At the core of this is simple business. When costs get too high in an area, things move. In an era where digital communication prevails, physical location is less important.
It does matter, however, when it comes to regulation, taxation, and other aspects of government. When this gets onerous, relocation occurs.
A lot is being made of the present Mayor's race in NYC. We will see how it turns out but, with what many are calling a communist as the leading candidate, it does not bode well for the city. Even without his election, the trend is in place.
From Wall Street to Y'All Street
We covered the idea of Wall Street 2. This was a name given to Miami (Southeast Florida) as it attracted a number of financial firms. Many of the largest entities opened up branches in the southeastern part of the state. It was a move that combined the relocation of many hedge funds.
Now we are getting Y'All Street.
Where is that? This is being assigned to the Dallas-Fort Worth area. This is rapidly becoming a hotbed for financial activity.
Texas is cleaning up because it offers financial firms many advantages. At the top of the list if taxation. There is no personal income tax on workers along with a much lower corporate rate. New York hits employees up at 10.9% and corporations between 6.5% and 7.25%.
As stated, this is something that was already in motion. Texas has more financial workers than New York at this point (519,000 to 507,000). Expect that gap to increase.
Starting in 2026, the Texas Stock Exchange will go live.
The U.S. Securities and Exchange Commission (SEC) on September 30, 2025, authorized the Texas Stock Exchange (TXSE) to operate as a national securities exchange. BlackRock, Citadel, Charles Schwab, and other major institutions are behind the exchange startup that will launch early next year. The TXSE plans to focus on mid-and large-cap issuers through high listing standards and a single-tier exchange model. Those behind the exchange believe that it will help increase the number of IPOs by reducing the regulatory and financial burdens.
Regulation is a major component to this discussion. When states impose too many restrictions, driving costs up, companies adjust.
We are also seeing the largest banks making moves.
Goldman Sachs plans to open a $500 million, 800,000 square-foot location in 2028 and will need to hire or relocate 5,000 employees. Goldman has always operated in Texas, but this new facility will more than double the number of employees in the area. New York remains Goldman’s largest headquarters, but that may change in the coming years as the price of business is more than anyone is willing to pay.
JPMorgan Chase has recently erected a massive 60-story, $3 billion building on 270 Park Avenue, which hosts approximately 10,000 employees. JPMorgan has over 300,000 employees worldwide, 24,000 of whom reside in NYC. However, they have 18,000 people on the ground in the Dallas-Fort Worth area and plan to expand. “It shouldn’t have been that way, but Texas loves you being there,” CEO Jamie Dimon told Bloomberg in 2023.
JPMorgan and Goldman Sachs, two of the biggest names in banking are establishing significant presences in Texas. How long until those operations outsize NYC?
The Crypto Impact
We see crypto being hijacked by Wall Street.
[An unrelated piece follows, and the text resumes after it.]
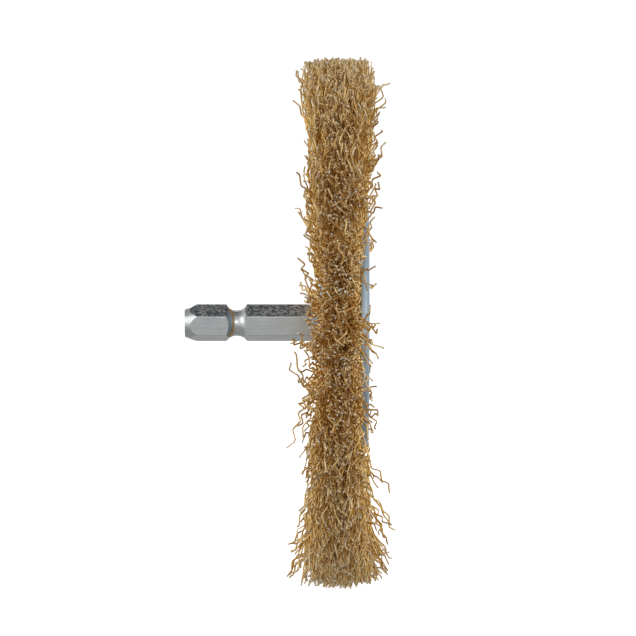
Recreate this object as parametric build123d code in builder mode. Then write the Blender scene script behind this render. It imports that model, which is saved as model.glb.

This means that the same trend will follow.
Firms that engage in crypto will determine where the bulk of the operations reside simply through their geographic operations. If in Texas, much of the activity will take place there.
Crypto mining is already done, to a large degree, in the state. A significant portion of the US mining operations is in Texas.
With a new exchange brings more servers. This means infrastructure expands, something that could be also utilized for crypto. No company has announced anything in this regard but, my guess, is that as operations in the stated are set up, other use cases are applied.
Crypto offers the advantage it never operated in the physical world. There is no legacy system that was strung together as we moved from the trading of physical paper. Humans never physically traded crypto.
That means that any infrastructure that is built automatically can handle crypto. It is only a matter of adding another asset(s) to the listing.
Just like California is losing Hollywood, New York is seeing the impact of Wall Street diminish. Not only are there billions of dollars in tax revenue at stake, culture is also affected. These areas held great power due to their ability to influence society. Hollywood and Wall Street both capture peoples' imagination.
Wall Street is a few years behind Hollywood. For that reason, expect this conversation to ramp up as we head towards the end of the decade. Hollywood recently fell off a cliff in terms of its jobs. Wall Street will follow the same path.
It is likely that, in 2028, the headlines discuss the massive reduction in Wall Street related numbers.